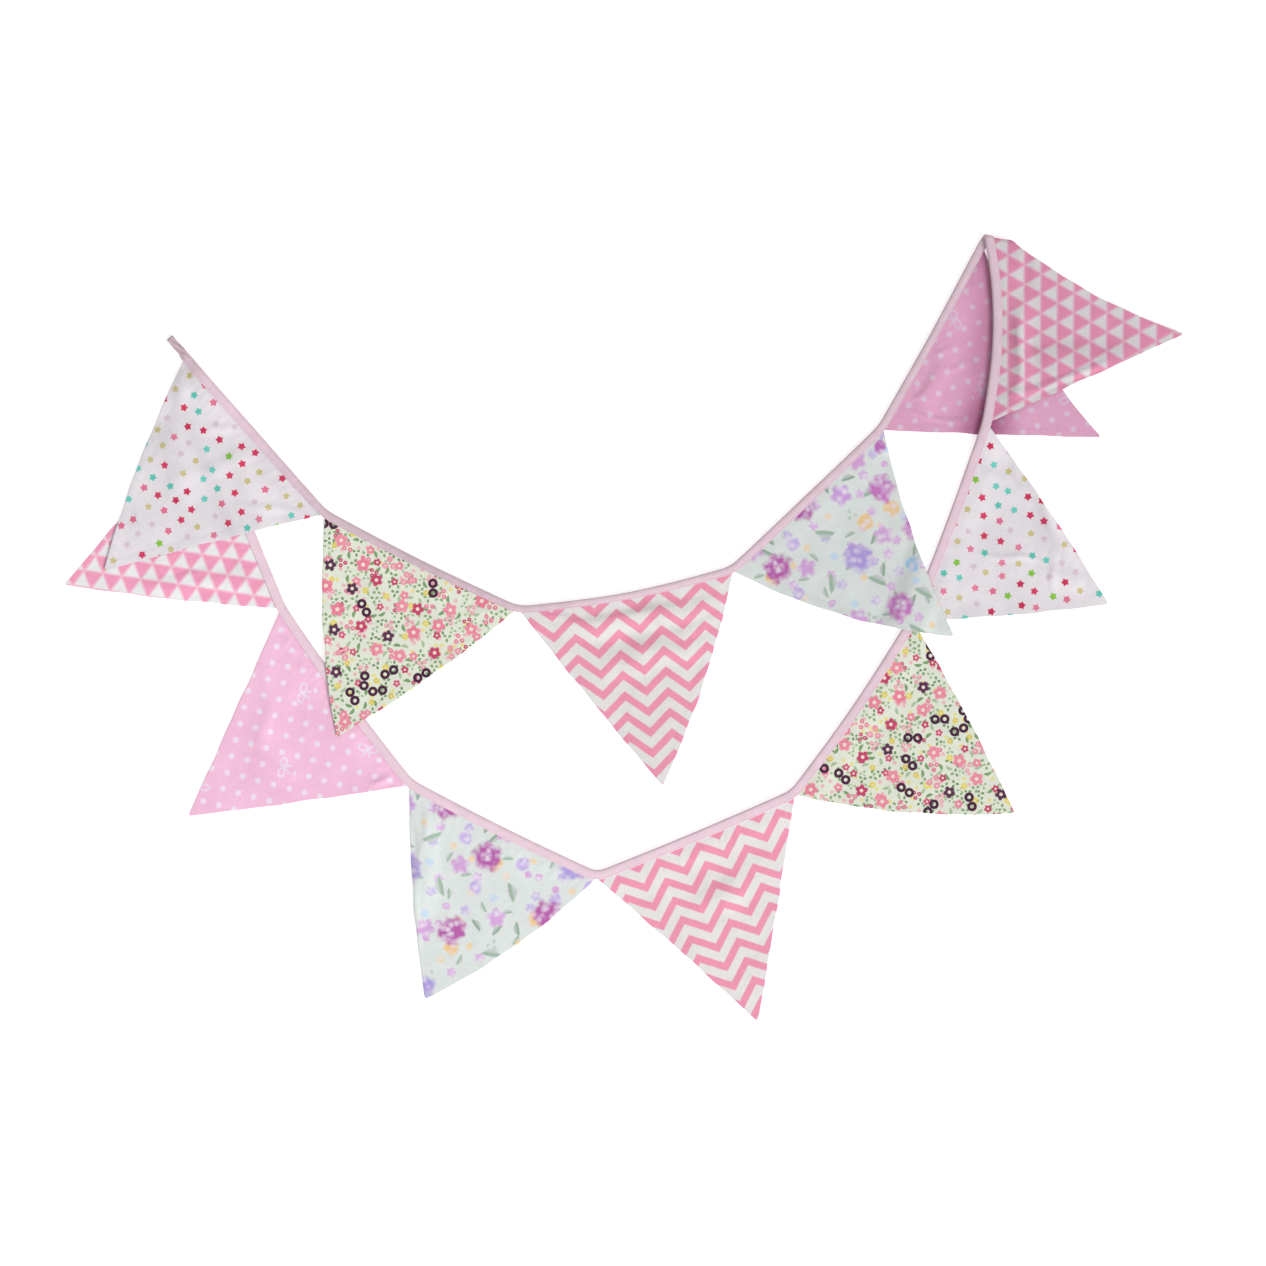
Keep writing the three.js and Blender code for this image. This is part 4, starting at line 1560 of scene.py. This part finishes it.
@dataclass
class Pennant:
    """A double-sided pennant: two printed cotton triangles sewn together and turned out."""

    shape: PennantShape
    bed: Bed
    columns: int = 100
    rows: int = 100
    edge_shares: tuple[float, ...] = (0.0, 0.0012, 0.0032, 0.007)
    fold_columns: int = 24
    fold_rows: int = 36
    rim_radius: float = 0.6
    seam_width: float = 5.0
    seam_dip: float = 0.22
    seam_slope: tuple[float, float] = (0.8, 2.5)
    rim_least: float = 0.02
    fold_shares: tuple[float, float] = (0.1, 0.2)
    top_seam: float = 4.0
    ripple_height: float = 0.45
    ripple_waves: int = 12
    ripple_lengths: tuple[float, float] = (16, 70)
    ripple_range: float = 130.0
    ripple_seed: int = 100
    free_from: tuple[float, float] = (2, 12)
    bed_from: tuple[float, float] = (0, 16)
    pucker_height: float = 0.25
    pucker_wave: float = 0.72
    pucker_drift: float = 2.0
    pucker_drift_wave: float = 0.11
    pucker_rise: tuple[float, float] = (1, 5)
    pucker_fall: tuple[float, float] = (6, 18)
    # Painted shadow: how dark the cloth is coloured beside a tape that lies over it, and how far that
    # reaches
    painted_shadow_tone: float = 0.64
    painted_shadow_reach: float = 34.0

    def shares(self) -> tuple[Array, Array]:
        """Returns the shares across and down the pennant: even, close at its edges, and closer
        near the crease on the pennant that is folded there."""
        edge = np.array(self.edge_shares)
        first, last = edge[-1], 1 - edge[-1]
        across = np.linspace(first, last, self.columns)
        down = np.linspace(0.0, last, self.rows)
        if self.shape.index == self.shape.string.folded_from:
            wide, deep = self.fold_shares
            close = np.linspace(first, wide, self.fold_columns)[:-1]
            across = np.append(close, np.linspace(wide, last, self.columns))
            close = np.linspace(0.0, deep, self.fold_rows)[:-1]
            down = np.append(close, np.linspace(deep, last, self.rows))
        columns = np.concatenate([edge[:-1], across, 1 - edge[-2::-1]])
        return columns, np.concatenate([down, 1 - edge[-2::-1]])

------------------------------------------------

Beginning at the top of the data, extract each line through the line containing "painted_shadow_reach: float = 34.0" and return those lines exactly, with nothing added.

**Result of this task**
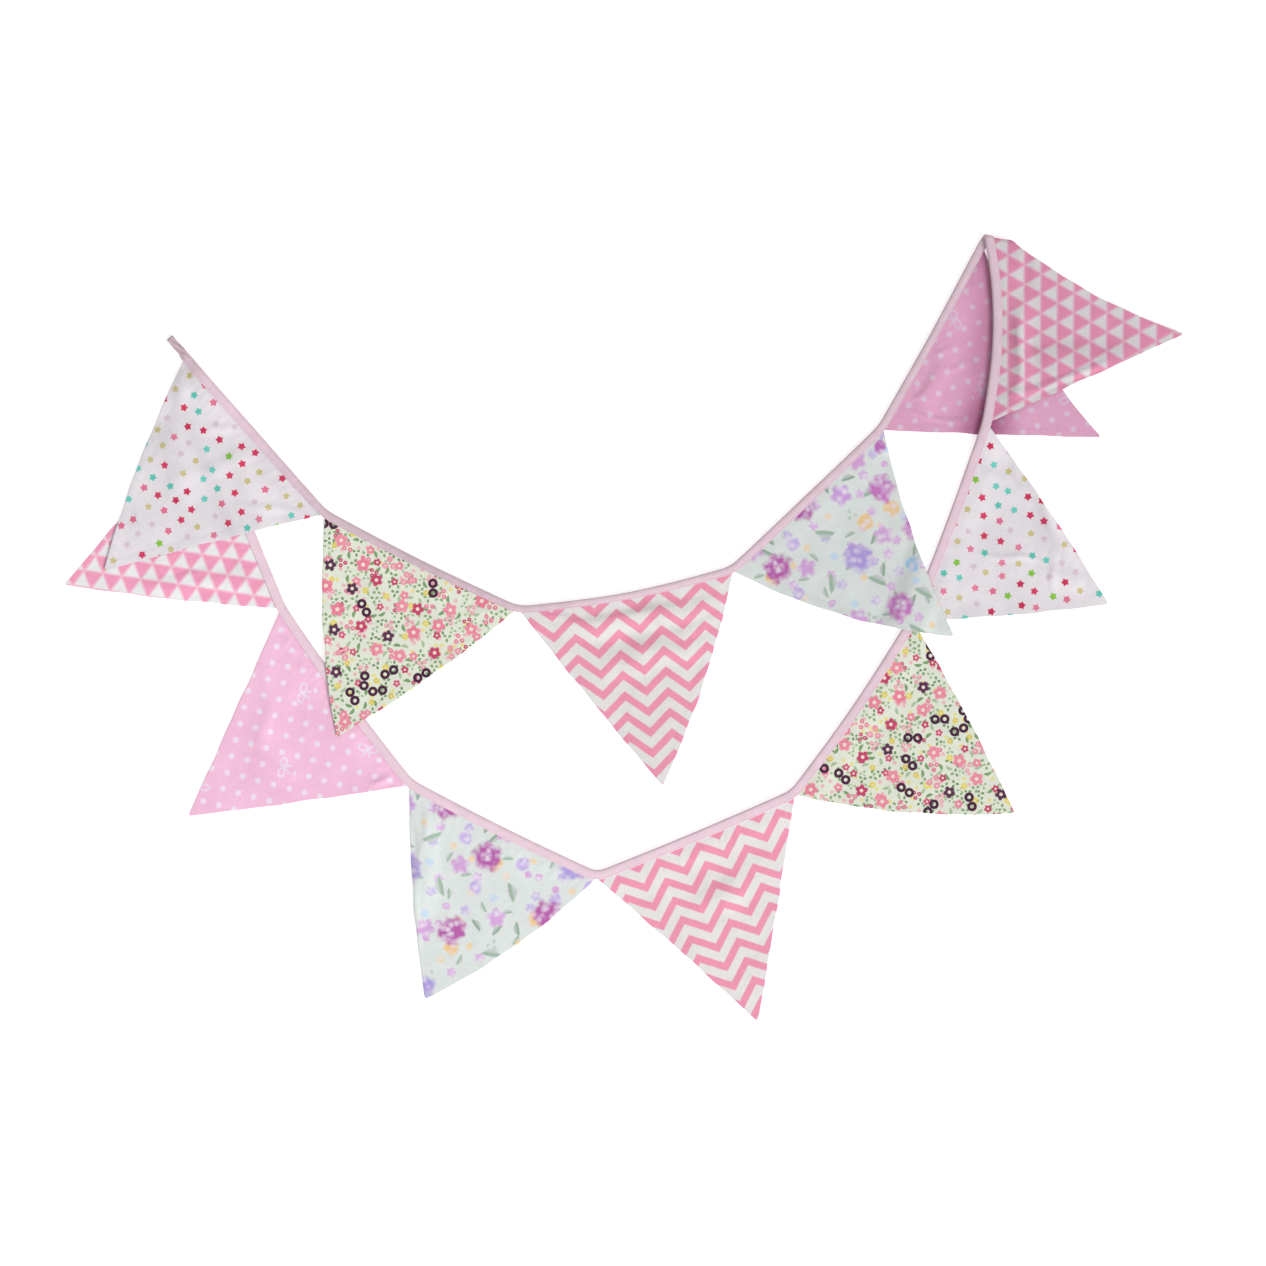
Keep writing the three.js and Blender code for this image. This is part 4, starting at line 1560 of scene.py. This part finishes it.
@dataclass
class Pennant:
    """A double-sided pennant: two printed cotton triangles sewn together and turned out."""

    shape: PennantShape
    bed: Bed
    columns: int = 100
    rows: int = 100
    edge_shares: tuple[float, ...] = (0.0, 0.0012, 0.0032, 0.007)
    fold_columns: int = 24
    fold_rows: int = 36
    rim_radius: float = 0.6
    seam_width: float = 5.0
    seam_dip: float = 0.22
    seam_slope: tuple[float, float] = (0.8, 2.5)
    rim_least: float = 0.02
    fold_shares: tuple[float, float] = (0.1, 0.2)
    top_seam: float = 4.0
    ripple_height: float = 0.45
    ripple_waves: int = 12
    ripple_lengths: tuple[float, float] = (16, 70)
    ripple_range: float = 130.0
    ripple_seed: int = 100
    free_from: tuple[float, float] = (2, 12)
    bed_from: tuple[float, float] = (0, 16)
    pucker_height: float = 0.25
    pucker_wave: float = 0.72
    pucker_drift: float = 2.0
    pucker_drift_wave: float = 0.11
    pucker_rise: tuple[float, float] = (1, 5)
    pucker_fall: tuple[float, float] = (6, 18)
    # Painted shadow: how dark the cloth is coloured beside a tape that lies over it, and how far that
    # reaches
    painted_shadow_tone: float = 0.64
    painted_shadow_reach: float = 34.0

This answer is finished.